|Raising awareness: ACCV student Nguyen Thi Hong (centre) and Alison Vidotto (right) speak with school children in Ha Noi about the daily lives of blind people in the community. — Photo courtesy of ACCV
by David Mann
Imagine not being able to see. Then imagine living in a remote village, your survival entirely dependent on another person, unable to go to school or have the opportunity to interact with other human beings. Now imagine that is your life for eight years.
This was everyday life for Ha Minh Quan, a young man from a village three-hours drive from Ha Noi.
Quan's eyesight began deteriorating in the fifth grade because of an undiagnosed and untreated condition. There were limited medical services available for the once-enthusiastic student, who had loved reading and playing in the schoolyard.
A chance meeting in 2007 between Quan and Australian mother-of-six Alison Vidotto would become a major turning point in both their lives.
Vidotto, chief executive officer of the Brisbane-based, family-run engineering business, Vidotto Group, had visited Viet Nam the previous year on a family vacation. After spending time with underprivileged children at a local orphanage, the family returned home determined to do more. That year, the Australian Charity for the Children of Vietnam (ACCV) was born.
A former English language teacher, Vidotto saw an opportunity for vocational education to help break the cycle of poverty for disadvantaged young people, both blind and sighted.
"For some, it is only their eyes that don't work. Their brains are healthy, individual and amazing and, like my own children, I want to see them reach their potential," says Vidotto.
"If there is a teacher, a lawyer, a social worker inside those minds, then let's support that dream. Everyone should be given that opportunity."
After two years of planning, fundraising and sending countless emails to blind education experts around the world, Vidotto developed an English language and IT programme for blind students. In 2009, Quan and nine other blind students attended their first English language class in Ha Noi.
Five years on, ACCV now runs English language and IT classes in five districts around Ha Noi in partnership with the city's local blind associations. The curriculum, which includes modules on grammar, punctuation and syntax, has been devised in Australia and is taught by English-speaking volunteers.
When I meet Vidotto for the first time in Ha Noi, it is evident that painstaking effort has gone into making these classes a reality.
Braille templates are carefully developed and manufactured in Australia, before being brought to Viet Nam to make worksheets for the students, Vidotto says.
In addition to its English Language and IT Education programme, or ELITE, the charity sponsors disadvantaged students completing their studies at high school and university.
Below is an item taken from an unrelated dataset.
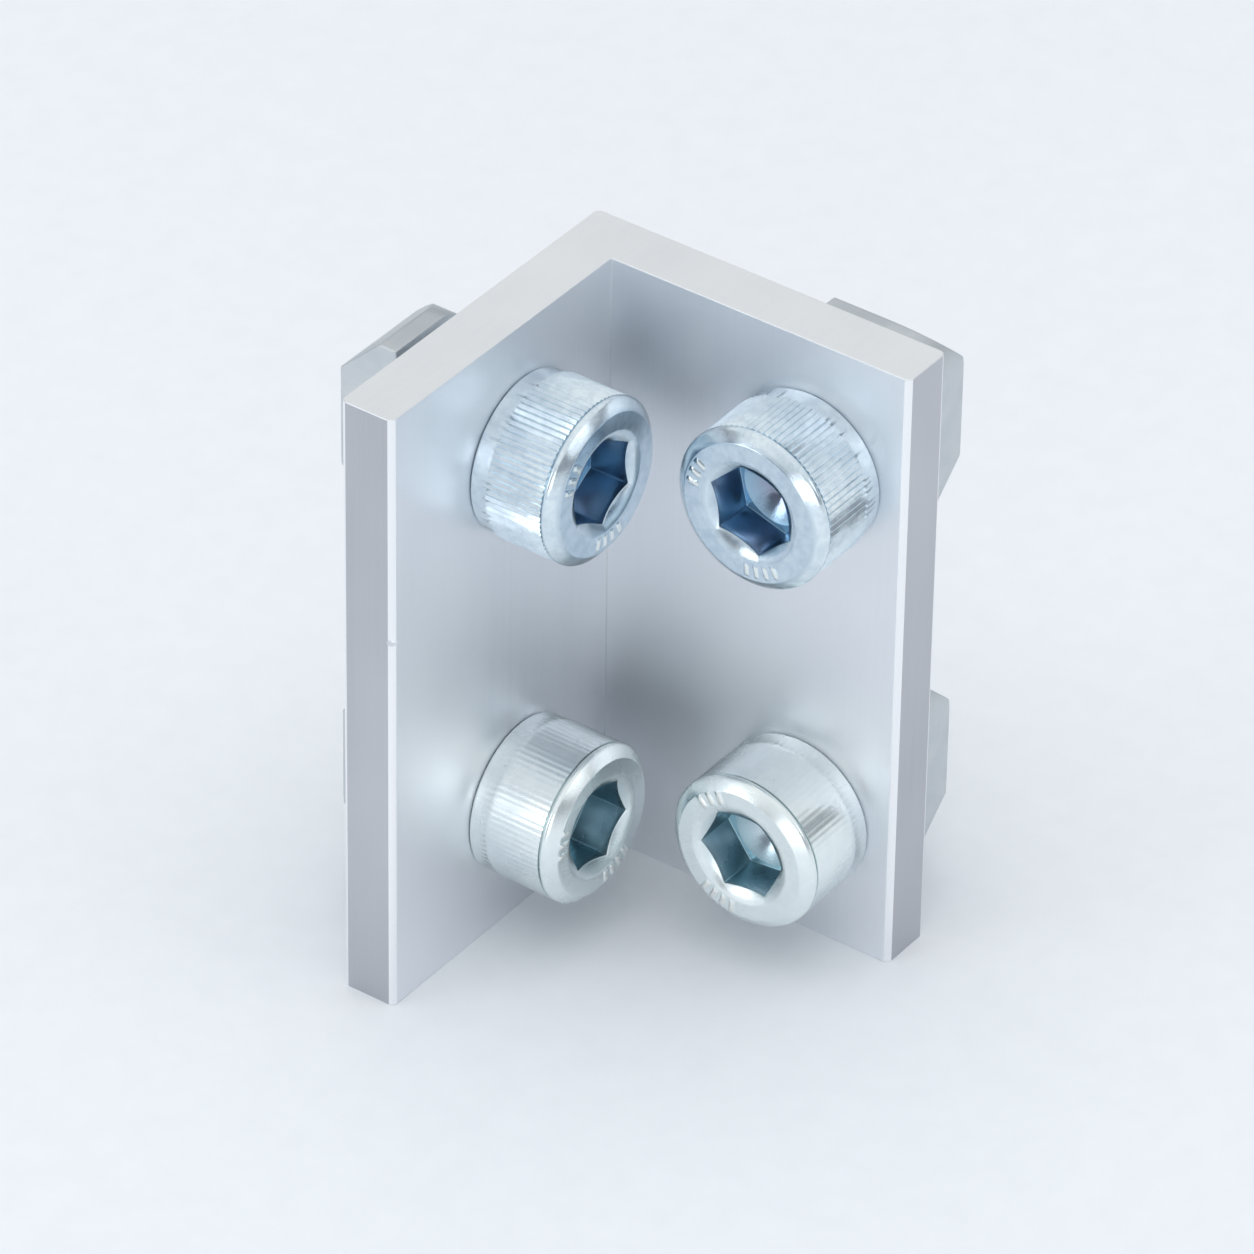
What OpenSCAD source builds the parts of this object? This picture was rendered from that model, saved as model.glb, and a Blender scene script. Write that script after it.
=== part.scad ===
// Angle bracket for slotted aluminium framing, upright as it sits in the corner of a frame.
// A cut length of equal-leg angle is held by two socket cap screws in each leg,
// and each screw pulls on a turn-in nut that stands behind the lips of a slot.
// Millimetres. The origin is the outer corner of the angle at its lower end.
// The left leg runs along +X, the right leg along +Y, and the angle stands up along +Z.

/* [Angle] */
// Length of the left leg, from the outer corner along X
left_leg = 20; // [17:0.5:40]
// Length of the right leg, from the outer corner along Y
right_leg = 20; // [19:0.5:40]
// Height that the angle is sawn to
height = 34; // [32:0.5:80]
// Wall thickness of both legs
thickness = 3; // [2:0.1:4]
// Radius of the fillet inside the corner
inner_fillet = 0.4; // [0.1:0.1:1.5]
// Radius on the long outer edges of the section
edge_round = 0.35; // [0.1:0.05:0.8]

/* [Holes] */
// Height from one hole to the next, which is the pitch of the frame's slots
hole_spacing = 20; // [12:0.5:22]
// Distance from the outer corner to the holes of the left leg
left_hole = 10; // [8.5:0.25:12]
// Distance from the outer corner to the holes of the right leg, past the heads on the left leg
right_hole = 14.5; // [13.5:0.25:15.5]
// Radial clearance of a hole around the screw
hole_clearance = 0.25; // [0.1:0.05:0.6]
// Width of the deburred edge of a hole
hole_deburr = 0.2; // [0.05:0.05:0.5]

/* [Cap screws] */
// Thread diameter
screw_d = 5; // [4:0.5:6]
// Diameter of the head over the knurl
head_d = 8.5; // [7.5:0.1:9.5]
// Height of the head
head_h = 5; // [4:0.1:6]
// Width of the socket across its flats
socket_flats = 4; // [3:0.5:5]
// Depth of the socket's flats
socket_depth = 2.5; // [1.5:0.1:3]
// How much wider the countersunk mouth of the socket is than its flats
mouth_margin = 0.8; // [0.2:0.1:1.4]
// How much narrower the drilled end of the socket is than its flats
drill_margin = 0.1; // [0.05:0.05:0.6]
// Width of the flat that the drill's point leaves at the end of the socket
drill_point = 0.4; // [0.2:0.1:0.8]
// Number of knurl ridges round the head
knurl_ridges = 72; // [48:2:96]
// Depth of the knurl
knurl_depth = 0.12; // [0.05:0.01:0.25]
// Height of the plain band under the knurl
plain_band = 1; // [0.4:0.1:2]
// How far the knurl's ridges stand above the plain band
ridge_rise = 0.06; // [0.02:0.01:0.1]
// Width of the bevel round the face of the head
rim_bevel = 0.45; // [0.2:0.05:0.9]
// Width of the bevel under the head
seat_bevel = 0.2; // [0.05:0.05:0.5]
// Width of the bevel at the tip of the thread
tip_bevel = 0.6; // [0.2:0.1:1]
// How far the tip stops short of the back of the nut
tip_setback = 0.4; // [0:0.1:1.2]

/* [Slot nuts] */
// Thickness of the slot lip that is clamped between the angle and a nut
slot_lip = 2.1; // [2.1:0.1:3]
// Length of a nut across the slot, behind both lips
nut_across = 10; // [9:0.25:11]
// Width of a nut along the slot
nut_along = 6; // [5.75:0.25:9]
// Thickness of a nut
nut_thick = 3.3; // [2.5:0.1:4.5]
// Length of the back of a nut across the slot, past its sloping flanks
nut_back = 5.6; // [5.5:0.1:8]
// Thickness of the straight edge of a nut, where its flanks begin
nut_edge = 1; // [0.5:0.1:2]
// Radius of the two corners that clear the slot as the nut turns
nut_corner = 2.7; // [1:0.1:2.8]
// Width of the bevel at each end of the nut's thread
nut_bevel = 0.3; // [0.1:0.05:0.5]
// Radial clearance of the nut's thread around the screw
thread_clearance = 0.05; // [0.02:0.01:0.1]

/* [Hidden] */
// Each screw has its leg, its height on the leg and the turn of its socket in degrees.
lower_hole = (height - hole_spacing) / 2;
upper_hole = (height + hole_spacing) / 2;
PLACES = [
    ["left_upper", "left", upper_hole, 31],
    ["left_lower", "left", lower_hole, 49],
    ["right_upper", "right", upper_hole, 43],
    ["right_lower", "right", lower_hole, 6],
];

screw_r = screw_d / 2;
head_r = head_d / 2;
screw_length = thickness + slot_lip + nut_thick - tip_setback;
hole_r = screw_r + hole_clearance;
// A drilled end, a socket mouth and a screw tip all have points or bevels of this slope.
drill_slope = tan(30);
// Cutting shapes run this far past the faces that they cut.
overrun = 1;
$fn = 64;

// Puts a fitting on its leg: local +Z is the way the screw backs out, local +Y is up,
// and the local origin lies on the leg's inner face at the middle of the hole.
module on_leg(place) {
    at_left = place[1] == "left";
    along = at_left ? [left_hole, thickness] : [thickness, right_hole];
    translate([along[0], along[1], place[2]])
        rotate([90, 0, at_left ? 180 : 90])
            children();
}

// Takes off one square corner of a section and leaves an arc. The corner points to +X and +Y.
module corner_off(radius) {
    translate([-radius, -radius])
        difference() {
            square(radius + overrun);
            circle(radius);
        }
}

module angle_section() {
    difference() {
        union() {
            square([left_leg, thickness]);
            square([thickness, right_leg]);
            translate([thickness, thickness]) square(inner_fillet);
        }
        translate([thickness + inner_fillet, thickness + inner_fillet]) circle(inner_fillet);
        rotate(180) corner_off(edge_round);
        translate([left_leg, 0]) rotate(-90) corner_off(edge_round);
        translate([left_leg, thickness]) corner_off(edge_round);
        translate([thickness, right_leg]) corner_off(edge_round);
        translate([0, right_leg]) rotate(90) corner_off(edge_round);
    }
}

// A drilled hole through a leg, with both of its edges broken.
module screw_hole() {
    translate([0, 0, -thickness - overrun])
        cylinder(r = hole_r, h = thickness + 2 * overrun);
    for (end = [0, 1])
        translate([0, 0, -end * thickness])
            rotate([end * 180, 0, 0])
                translate([0, 0, -hole_deburr])
                    cylinder(r1 = hole_r, r2 = hole_r + 2 * hole_deburr, h = 2 * hole_deburr);
}

module angle_bracket() {
    color([0.76, 0.78, 0.81])
        difference() {
            linear_extrude(height) angle_section();
            for (place = PLACES) on_leg(place) screw_hole();
        }
}

function on_circle(radius, angle) = [radius * cos(angle), radius * sin(angle)];

module knurl_outline() {
    step = 360 / knurl_ridges;
    polygon([
        for (i = [0 : knurl_ridges - 1], half = [0, 1])
            on_circle(head_r - half * knurl_depth, (i + half / 2) * step)
    ]);
}

// The plain turned shape: shank, bevelled tip and the plain band at the foot of the head.
module turned_blank() {
    band_r = head_r - ridge_rise;
    rotate_extrude()
        polygon([
            [0, -screw_length],
            [screw_r - tip_bevel, -screw_length],
            [screw_r, -screw_length + tip_bevel],
            [screw_r, 0],
            [band_r - seat_bevel, 0],
            [band_r, seat_bevel],
            [band_r, plain_band],
            [0, plain_band],
        ]);
}

module knurled_head() {
    intersection() {
        linear_extrude(head_h) knurl_outline();
        rotate_extrude()
            polygon([
                [0, plain_band],
                [head_r + overrun, plain_band],
                [head_r + overrun, head_h - rim_bevel - overrun],
                [head_r - rim_bevel, head_h],
                [0, head_h],
            ]);
    }
}

module hex_socket(turn) {
    flat_r = socket_flats / 2;
    mouth_r = flat_r + mouth_margin / 2;
    drill_r = flat_r - drill_margin / 2;
    point_r = drill_point / 2;
    translate([0, 0, head_h - socket_depth]) {
        rotate(turn)
            linear_extrude(socket_depth + overrun)
                circle(r = flat_r / cos(30), $fn = 6);
        mirror([0, 0, 1])
            cylinder(r1 = drill_r, r2 = point_r, h = (drill_r - point_r) * drill_slope);
        cylinder(r = drill_r, h = socket_depth / 2);
    }
    translate([0, 0, head_h - mouth_r * drill_slope])
        cylinder(r1 = 0, r2 = 2 * mouth_r, h = 2 * mouth_r * drill_slope);
}

module cap_screw(turn) {
    color([0.80, 0.86, 0.88])
        difference() {
            union() {
                turned_blank();
                knurled_head();
            }
            hex_socket(turn);
        }
}

// The nut as seen along the screw: two opposite corners are round, the other two stop its turn.
module nut_plan() {
    difference() {
        square([nut_along, nut_across], center = true);
        for (half_turn = [0, 180])
            rotate(half_turn)
                translate([nut_along / 2, nut_across / 2])
                    corner_off(nut_corner);
    }
}

// The nut as seen along the slot: a straight edge behind the lips, then sloping flanks.
module nut_section() {
    polygon([
        [-nut_across / 2, 0],
        [nut_across / 2, 0],
        [nut_across / 2, -nut_edge],
        [nut_back / 2, -nut_thick],
        [-nut_back / 2, -nut_thick],
        [-nut_across / 2, -nut_edge],
    ]);
}

module slot_nut() {
    bore_r = screw_r + thread_clearance;
    color([0.62, 0.65, 0.67])
        translate([0, 0, -thickness - slot_lip])
            difference() {
                intersection() {
                    rotate([90, 0, 90])
                        linear_extrude(nut_along + 2 * overrun, center = true) nut_section();
                    translate([0, 0, -nut_thick - overrun])
                        linear_extrude(nut_thick + 2 * overrun) nut_plan();
                }
                translate([0, 0, -nut_thick - overrun])
                    cylinder(r = bore_r, h = nut_thick + 2 * overrun);
                for (end = [0, 1])
                    translate([0, 0, -end * nut_thick])
                        rotate([end * 180, 0, 0])
                            translate([0, 0, -nut_bevel])
                                cylinder(r1 = bore_r, r2 = bore_r + 2 * nut_bevel, h = 2 * nut_bevel);
            }
}

angle_bracket();
for (place = PLACES) {
    on_leg(place) cap_screw(place[3]);
    on_leg(place) slot_nut();
}
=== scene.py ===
"""An angle bracket for slotted framing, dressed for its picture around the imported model."""

import math

import bmesh
import bpy
from mathutils import Matrix, Vector, noise


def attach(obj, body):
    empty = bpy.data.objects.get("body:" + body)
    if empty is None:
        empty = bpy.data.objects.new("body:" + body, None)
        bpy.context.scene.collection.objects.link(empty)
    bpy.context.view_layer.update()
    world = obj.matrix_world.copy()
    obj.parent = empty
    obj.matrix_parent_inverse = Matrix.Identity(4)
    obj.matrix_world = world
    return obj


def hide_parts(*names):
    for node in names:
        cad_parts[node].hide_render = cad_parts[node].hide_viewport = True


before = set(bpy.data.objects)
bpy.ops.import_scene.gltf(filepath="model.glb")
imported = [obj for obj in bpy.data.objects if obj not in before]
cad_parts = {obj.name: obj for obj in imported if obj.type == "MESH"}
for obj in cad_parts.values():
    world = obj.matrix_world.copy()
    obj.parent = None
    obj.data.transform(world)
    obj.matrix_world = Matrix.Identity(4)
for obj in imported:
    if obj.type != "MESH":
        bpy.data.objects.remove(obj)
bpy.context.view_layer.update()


# The angle
# A cut length of extruded aluminium angle, sawn square at both ends, drilled with four
# clearance holes, deburred and then clear anodised. Lengths are in millimetres.
leg_length = 20
leg_thickness = 3
angle_height = 34
inner_fillet = 0.06
long_edge_round = 0.35
sawn_edge_round = 0.05
hole_radius = 2.75
hole_deburr = 0.2
left_hole = 10
right_hole = 14.5
lower_hole = 7
upper_hole = 27
# A metre in millimetres, how far a cutter runs past a face, and a hair's breadth.
metre = 1000
overrun = 1
hair = 0.01


def on_leg(leg, height):
    """The place of a fitting: its Z leaves the leg's inner face, its Y points up."""
    if leg == "left":
        turn = Matrix(((-1, 0, 0), (0, 0, 1), (0, 1, 0)))
        place = Vector((left_hole, leg_thickness, height))
    else:
        turn = Matrix(((0, 0, 1), (1, 0, 0), (0, 1, 0)))
        place = Vector((leg_thickness, right_hole, height))
    return Matrix.Translation(place) @ turn.to_4x4()


def join_rings(work, low, high):
    """Faces between two rings of points. The second may have fewer points, or be one point."""
    if len(high) == 1:
        for k in range(len(low)):
            work.faces.new((low[k], low[(k + 1) % len(low)], high[0]))
        return
    share = len(low) // len(high)
    for k in range(len(high)):
        foot = [low[(k * share + i) % len(low)] for i in range(share + 1)]
        work.faces.new(foot + [high[(k + 1) % len(high)], high[k]])


def skin(name, rings):
    """A closed piece through rings of points; an end that is no single point gets a flat cap."""
    work = bmesh.new()
    loops = [[work.verts.new(point) for point in ring] for ring in rings]
    for low, high in zip(loops, loops[1:]):
        if len(low) < len(high) or len(low) == 1:
            join_rings(work, high, low)
        else:
            join_rings(work, low, high)
    for end in (loops[0], loops[-1]):
        if len(end) > 1:
            work.faces.new(end)
    bmesh.ops.recalc_face_normals(work, faces=work.faces)
    mesh = bpy.data.meshes.new(name)
    work.to_mesh(mesh)
    work.free()
    piece = bpy.data.objects.new(name, mesh)
    bpy.context.scene.collection.objects.link(piece)
    return piece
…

A partnership with the Vietnam Paediatric Hospital, allows it to deliver vital medical care to seriously ill children.
The impact of these programs has been profound, says Vidotto.
"It's been amazing to see these once shy and withdrawn people become confident and develop personal goals and ambitions," she says.
For Quan, the classes have become as much about building friendships and a community for blind students, as they are about learning.
And the results speak for themselves. After just one year, Quan was a fully qualified massage therapist. He could travel independently and was even taking his girlfriend on dates.
Now the proud owner of a new laptop, he will complete an IT traineeship this year, and become a step closer to gaining full-time employment.
For many other students, the classes have offered a pathway back to school or university, arming them with braille notebooks and a fresh appetite for learning.
Pham Thi Hue, who attends the charity's Hai Ba Trung class, is now a top student at the Hanoi University of Science and Technology. Two students, Tran The Dat and Nguyen Thi Hong, even travelled to Australia recently to complete a course in advanced Braille and computer training.
These success stories have sent ripples through Ha Noi, inspiring more blind students to join the classes. Quan, Dat and Hong, whether they like to admit it or not, have become role models to their peers, and even assist younger students with their English and computer skills.
With these milestones under her belt, Vidotto insists that more needs to be done.
"Our ultimate goal is to one day provide an educational and social centre where young blind people can complete vocational courses, join a braille library, take part in English clubs, or just hang out with their friends.
"I'm inspired by these young people everyday, so I'm confident that one day we can get there."